Friends were surprised only by the size, not the direction of his political magnanimity. His background is quintessential Tory, with education at Eton, Oxford and the Bar followed by a nascent career in the City. A scrape with a friendly bullet during National Service in the Welsh Guards scars his stiff upper lip. In private and in business, there is a theme: Passionate conservatism. "Although I'm running a gambling business, I'm cautious by nature," he says, explaining a sceptical view of growth through acquisitions. There have been just two in IG's 26-year history, and little sign of a third for the time being. "You get the client list and you get the members of staff that you want, but what you are always frightened of is that there is a big overlap and you'll find the clients are all your own clients anyway."

IG's similarly conservative approach to the internet has its critics, and there has been some surprise at the meagre share of business which is transacted online. One rival said: "I suppose the fact that IG's website is not real-time dealing is partly the reason that it only transacts 14 per cent of its financial bets and 25 per cent of its sports bets via its internet site, formally confirming deals by e-mail."

Mr Wheeler admits to being "very much at sea when talking about computers", but the company is just weeks from making a decision on a new round of IT spending. It is possible, though, that the board will baulk at the costs of developing a fully-automated online betting system. A recent marketing trip to Sweden, the most internet-advanced country in Europe, found surprisingly little interest in doing business with IG online.

But IT spending is on an upward curve, as admitted in its maiden interim results statement earlier this month. Such is the Wheeler conservatism that, unveiling record-breaking current trading, the company sent shares tumbling by issuing a "note of caution" on future prospects. Although the board remains confident, Mr Wheeler told shareholders to remember that "we are in an industry where profits cannot be forecast with any certainty".

The statement was for the benefit of institutions who joined the share register only at IG's flotation - as the holding company IG Group - last July. Founding shareholders hardly needed to be told. They remember the great stock market crash of Black Monday, October 1987, which nearly broke the company and put paid to IG's previous attempt to float. "That was the worst week of my life," recalls Mr Wheeler. "The worst part of the crash in the end was the reduction in trading volume that followed it, and there was no way we could float on those figures.
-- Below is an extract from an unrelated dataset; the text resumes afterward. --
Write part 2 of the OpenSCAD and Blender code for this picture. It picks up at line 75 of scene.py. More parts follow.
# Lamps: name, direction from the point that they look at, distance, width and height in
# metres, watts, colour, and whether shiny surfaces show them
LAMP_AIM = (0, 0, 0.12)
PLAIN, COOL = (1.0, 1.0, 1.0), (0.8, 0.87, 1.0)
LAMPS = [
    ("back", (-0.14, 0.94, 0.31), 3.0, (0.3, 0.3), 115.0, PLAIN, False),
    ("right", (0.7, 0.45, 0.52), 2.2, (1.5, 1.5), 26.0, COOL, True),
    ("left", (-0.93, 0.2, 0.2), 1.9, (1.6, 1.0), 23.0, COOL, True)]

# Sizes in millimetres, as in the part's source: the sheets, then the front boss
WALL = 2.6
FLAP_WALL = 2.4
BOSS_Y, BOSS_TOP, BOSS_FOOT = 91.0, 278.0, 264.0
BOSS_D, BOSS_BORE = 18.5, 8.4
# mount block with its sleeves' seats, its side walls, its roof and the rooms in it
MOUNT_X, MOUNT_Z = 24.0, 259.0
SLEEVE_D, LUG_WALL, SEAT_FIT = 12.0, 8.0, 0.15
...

We had a pretty good record up to then, but you want to float on the basis that you have three or four years of increasing profits and that meant a down year. We didn't really build up a tremendously good record again until recently."

The decision to have another go seemed natural after some impressive growth in the late 1990s. Turnover, which had been less than £6m in the 12 months to May 1998, doubled and doubled again in the succeeding years. In the same way that the prospect of near-instant riches was encouraging more and more private investors into the equity market - and inflating a dangerous bubble in tech shares - interest in financial spread betting was increasing rapidly beyond the City. Meanwhile, the sporting side was benefiting from televised mid-week football.
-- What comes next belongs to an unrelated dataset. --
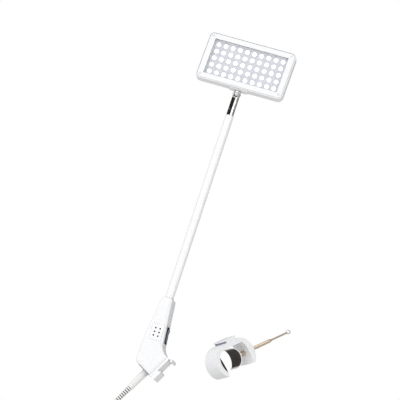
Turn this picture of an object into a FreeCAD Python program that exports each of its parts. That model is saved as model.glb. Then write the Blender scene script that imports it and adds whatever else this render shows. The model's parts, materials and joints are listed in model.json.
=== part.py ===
"""Clip-on LED display light: a rectangular LED head on a long straight arm, a bent base housing
that slides on a rail, a mains lead, and a loose tube clamp whose rail fits the base's channel.

Millimetres, +Z up. The origin is the middle of the rail channel's floor in the base.
The base's outline lies in XZ and its depth runs along Y; the LED head faces -Y.
"""
import FreeCAD
import Part
import math
import os

V = FreeCAD.Vector

# ---- driving dimensions -------------------------------------------------------------------
# Arm and its knuckle
ARM_LEAN = 18.3            # degrees from upright, towards +X
ARM_MOUTH = V(6.0, 0, 111.6)   # where the arm's axis leaves the top of the base
ARM_LENGTH = 320.0         # from the mouth to the tube's upper end
ARM_R = 7.0
ARM_WALL = 1.0
ARM_BURIED = 28.0          # tube length inside the base
KNUCKLE_REACH = 38.5       # from the tube's end to the tilt pin
KNUCKLE_R = 5.95
PIN_R = 1.5
RUNNING = 0.05             # radial clearance of every turning fit
HEAD_YAW = 3.8             # rest position of the head about the arm, degrees
HEAD_TILT = 8.2            # rest position, leaning back from the arm, degrees

# LED head, in its own frame: X along the long side, Z away from the arm, the face towards -Y
HEAD_W, HEAD_H, HEAD_CORNER = 151.0, 86.0, 9.0
HEAD_EDGE = 7.5            # from the tilt pin to the head's lower edge
HEAD_FRONT, HEAD_BACK = -11.0, 6.5
HEAD_WALL = 2.0
RIM = 1.4                  # housing rim that shows around the bezel
RIM_GAP = 0.5
WINDOW_W, WINDOW_H = 128.0, 65.0
LED_PITCH, LED_COLUMNS, LED_ROWS, LED_R = 12.5, 10, 5, 3.5
PANE_FACE, BOARD_FACE = -8.2, -4.4
BOARD_T, SPREADER_T = 1.6, 2.0

# Base housing
RAIL_TURN = 43.5           # degrees from +X of the channel's floor
BASE_HALF = 14.6           # half depth, before the raised face
FACE_LIFT = 0.5            # raised face on the front
PARTING = 3.0              # Y of the joint between the housing and its rear cover
SHELL = 2.0
RAIL_FACE = -3.7           # where the housing ends and the rail block begins
RAIL_LOW, RAIL_HIGH = -28.0, 16.0
SLOT_HALF, SLOT_DEEP = 13.0, 3.0
MOUTH_HALF, LIP_OUT = 10.5, 6.1
VENT_CENTRE = (-11.1, 54.1)
VENT_W, VENT_H = 19.9, 26.8
SWITCH_LONG, SWITCH_WIDE = 25.0, 11.0
ROCKER_PIVOT, ROCKER_REST = -4.0, 6.0   # pivot behind the wall's face; degrees that the rocker leans at rest

# Lead
CORD_R = 3.0
SLEEVE_LONG, RELIEF_LONG = 36.4, 34.0
CORD_AXIS = -16.5          # the lead's distance from the rail's floor, across the rail
COIL_MEAN, COIL_HALF = 33.0, 9.0
CORD_ROUTE = [(-82.7, -55.8), (-98.2, -70.4), (-107.5, -88.5), (-110.2, -109.0), (-109.0, -128.0)]
COIL_CENTRE = (-76.0, -148.0)
PLUG_TOP = (-109.0, -204.0)
PLUG_PIN_R, PIN_SPACING = 2.0, 19.0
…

The year to May 2000 covered the peak of the dot.com boom and brought IG record profits, topping £10m. At the time of the July flotation, when its founders cashed in £21m between them, the company had almost £8m in the bank and so raised only a modest £1.1m.

IG wanted to raise its profile, not its reserves. When touting for business overseas, as the company has promised increasingly to do, customers can be wary of an unfamiliar company's ability to settle a betting or derivatives or foreign exchange account. They are often looking for reassurance not only in a company's balance sheet, but in a robust market capitalisation.

And IG wanted to raise the level of incentives it could offer staff, whose loyalty was becoming increasingly dear. "It is very competitive in this business to get the best staff, to incentivise them to come and to stay," said Mr Wheeler. The float meant share options all round - just in time. "We've got a highly profitable business in a niche market, so competition is a stone-cold certainty. Cantor Index made a determined effort to get the whole of our financial dealing desk when it was setting up a rival a year or so ago. I was extremely nervous because our dealers are very good, and they get on very well together. If a float had not been on the cards, it would have been difficult to persuade them to stay."

IG has signalled that its transformation from niche bookmaker into broader financial services group is likely to quicken. Although it is yet to confirm that margins will justify the move, a survey of customers found an encouraging minority would be willing to use IG as a formal stockbroker, should it introduce equity trading. Sceptics argue that IG would be entering a crowded market, just as industry observers are predicting a big shake-out. Peel Hunt's acquisition by KBC of Belgium is seen as the first stage in a round of consolidation among private client-focused brokers.

But the company has been heartened by the performance of a 1999 addition to its product range, contracts-for-difference, a non-betting instrument for investing in future movements of share prices or indices. CFDs are now the fastest growing part of IG's business.

"A lot of people still have an antipathy to betting, particularly people abroad," says Mr Wheeler. "In this country you have to talk about betting because you are avoiding 40 per cent capital gains tax. But if you don't have a tax advantage, why on earth would you want the thing to be a bet?"

It is an issue that is central to IG's future, not just because it wants to move into conventional stockbroking - real share trades attract capital gains tax. Speculators on the FTSE 100 index could trade futures on Liffe - London's derivatives exchange - but they would be taxed, too. What happens if financial spread betting loses much of its tax advantage?

IG maintains it is impossible to say if Custom & Excise's review of the arrangements for taxing spread bets, part of a much larger examination of betting laws, will change those arrangements to the company's disadvantage.

Industry players profess themselves relaxed about the outcome, expected in the second half of the year. Analysts are not so sure. The Government could seek to close what is essentially a tax loophole. "People are loathe to talk about this because the industry obviously doesn't want any change," said one observer. "The tax situation makes spread betting a very advantageous way to buy and sell shares. There must be a risk that IG will soon be operating under a tighter tax regime."